The apparent cause is that the introduction of a hash-table and tail-pointer in rt.lisp to efficiently find tests by name and insert new tests at the end of the test list were not matched by the updating of the rt-test.lisp to consistently construct the miniature mock-up test suite. This diff for rt-test.lisp, introduces code to dynamically rebind those variables. The patch, in addition to one putting the self-tests into a separate package, has been applied to the HEAD of the CVS repository for GNU CLISP. Note that changing the package changes the names of the tests themselves, which requires editing the expected output in the tests.

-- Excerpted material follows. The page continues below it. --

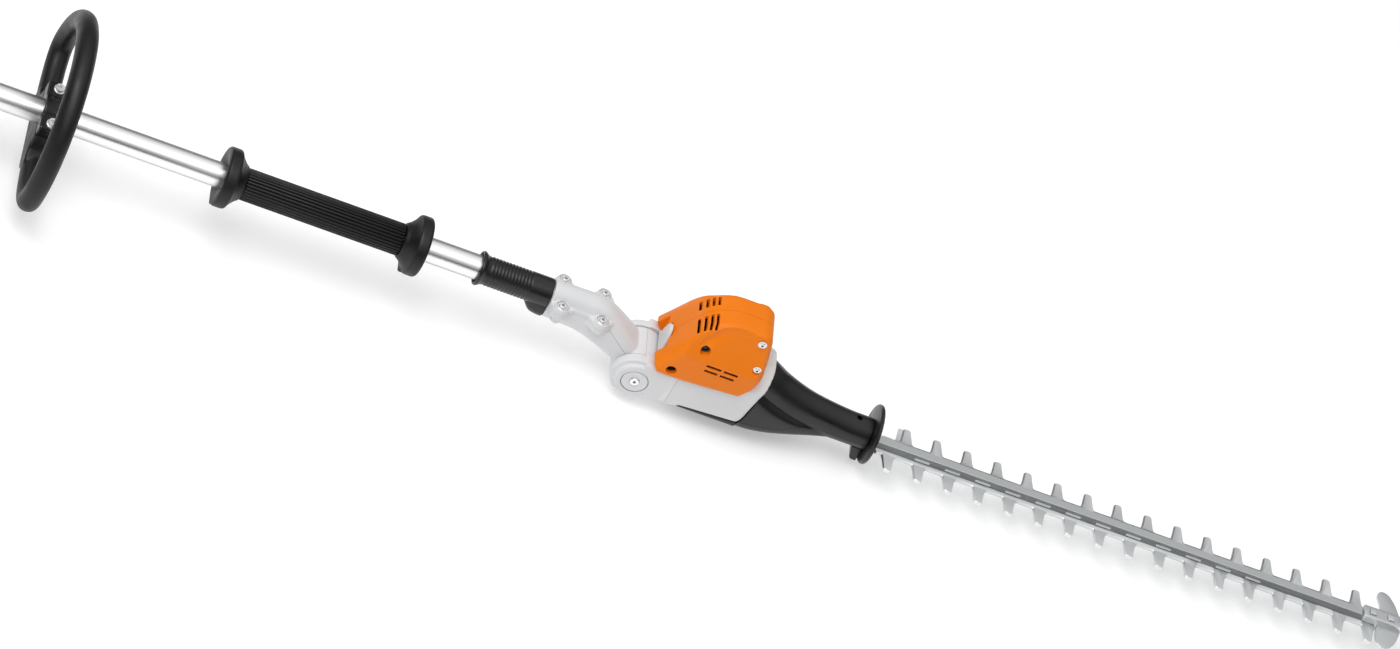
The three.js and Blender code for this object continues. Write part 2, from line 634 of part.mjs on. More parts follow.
function buildCover() {
  const notch = join(
    slabX([
      [-17.2, 10], [17.2, 10], [16.2, 30.4], [13.7, 41.4], [9, 51.4], [3.5, 57.2], [-3.5, 57.2], [-9, 51.4],
      [-13.7, 41.4], [-16.2, 30.4],
    ], -10, 16.5),
    box(-10, 14, -20.6, 20.6, 10, 54),
  );
  const outer = coverBody(0).intersect(coverRegion(0)).subtract(notch);
  const inner = coverBody(2.6).intersect(coverRegion(2.6)).subtract(
    join(box(-10, 19.1, -19, 19, 10, 60), box(-10, 16.6, -23.2, 23.2, 10, 56.6)),
  );
  const opening = slabY([[21, 20], [95, 20], [95, 40], [21, 40]], -31, 31);
  const vents = [];
  for (let i = 0; i < 4; i += 1) {
    const x = 31.3 + i * VENT_PITCH;
    vents.push(box(x, x + VENT_WIDTH, -22, -5, 60, 120));
    vents.push(box(x, x + VENT_WIDTH, 7, 19, 60, 120));
  }
  const grilles = [[53, 69, 55.5], [71.5, 86.5, 55.5], [53.5, 67.5, 48.8], [70, 85, 48.8]];
  grilles.forEach(([x0, x1, z]) => {
    vents.push(box(x0, x1, -50, -20, z - 1.6, z + 1.6));
    vents.push(box(x0, x1, 20, 50, z - 1.6, z + 1.6));
  });
  const bosses = join(...COVER_SCREWS.map(({ x, z, recess }) => rodY(recess + 1.6, -40, -0.4, x, z, 12)));
  const leftBosses = bosses.mirror([0, 1, 0]);
  const shell = cut(outer, inner, opening, ...vents);
  const solidBosses = join(bosses, leftBosses).intersect(outer);
  const motorRoom = rodZ(STATOR_R + 1, 20, 73, MOTOR_X, 0, 20);
  const fanRoom = rodZ(19.4, 70, 86, MOTOR_X, 0, 20);
  const kept = solidBosses.subtract(motorRoom).subtract(fanRoom);
  const whole = join(shell, kept);
  const right = whole.subtract(box(-50, 200, -0.15, 60, -50, 200));
  const left = whole.subtract(box(-50, 200, -60, 0.15, -50, 200));
  const rightHoles = COVER_SCREWS.map(({ x, z, recess, seat }) => rodY(recess, -50, seat, x, z, 14));
  const shankHoles = COVER_SCREWS.map(({ x, z }) => rodY(2.1, -50, 8, x, z, 8));
  add("motor_cover_right", largest(cut(right, ...rightHoles, ...shankHoles)), ORANGE);
  add("motor_cover_left", largest(cut(left, ...shankHoles)), ORANGE);

  COVER_SCREWS.forEach(({ name, x, z, seat }) => {
    const under = seat - GAP;
    const head = join(rodY(4.3, under - 1, under, x, z, 12), rodY(3.2, under - 2.6, under - 0.5, x, z, 10));
    const socket = rodY(1.3, under - 5, under - 1.4, x, z, 6);
    const shank = rodY(1.7, under - 0.5, 7.5, x, z, 8);
    add(`cover_screw_${name}`, cut(join(head, shank), socket), BRIGHT);
  });
}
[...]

Note how powerful and convenient the dynamic binding feature of Lisp (optional, as it should be, in Common Lisp) can be: while running the individual tests, the test procedure can effortlessly construct a sandbox in which to test out the features of the test suite, without destroying the suite of tests that is being sequenced through, and automatically restoring the state of the outer test suite as each test completes, even if the inner test throws an unexpected error—all with essentially no special effort on the part of the original programmer (except, as we see, to identify all of the state that needs to be shadowed.)

Another interesting mid-level assembler

December 17, 2007 by jaoswald

While I’m still digesting COMFY in my “ample spare time,” a post on comp.sys.apple2 mentioned some assemblers from “Ron” having a similar flavor: SPL for the 6502 and PIC0 for PIC 10F2xx microcontrollers. They are apparently implemented in Python, and inspired by Forth. They emit assembler.

Genera and Packages

December 3, 2007 by jaoswald

As I alluded to in an earlier post, Symbolics Genera takes a slightly different approach to packages than most current environments (such as SLIME under Emacs).

Part of that is because, unlike GNU Emacs today, the editor and all its intelligence is running inside the Lisp environment; another part is due to Genera supporting multiple dialects of Lisp, each slightly compatible with the other.

One consequence is that Zmacs pays close attention to the “file attributes line” in your Lisp source files. (That’s the line at the beginning of the file which contains the marker “-*-”). Other Lisp environments use a heuristic, like looking for the first IN-PACKAGE form.

A chicken-and-egg problem arises when loading a file that expects to be read in a particular package. What if the package doesn’t exist? Well, it isn’t possible to use that package to read the file. But the package itself is defined in a file.

For me this caused a bit of confusion, because if you try to load a file with a non-existent package defined in the attributes, and you have not given Genera permission to create the package, it complains that “<package name> is not meaningful as a package name in <Lisp dialect>”.

You can press Resume to allow it to be created, and then the problem goes away until you try to bootstrap again without the package existing.

The answer is found in the documentation section “Specifying Packages in Programs.” If the package attribute is enclosed in parentheses, it is automatically created if it does not exist. Furthermore, you can include one package name, or a list of package names, as the second element of the list in order to specify packages which this package uses.

The other way to approach this is to create a system definition file which defines the packages up front.

(Another aspect that made me more confused is that the package name was “6502″, which if in the package attribute without quotes will read as an integer, which cannot designate a package. I had to muck around a bit trying double-quotes and vertical-bar escapes, in an effort to make the problem go away, before I realized the “not meaningful” was not referring to violating some non-existent rule about package names. From time to time, I would create the package and not realize that made the message go away.)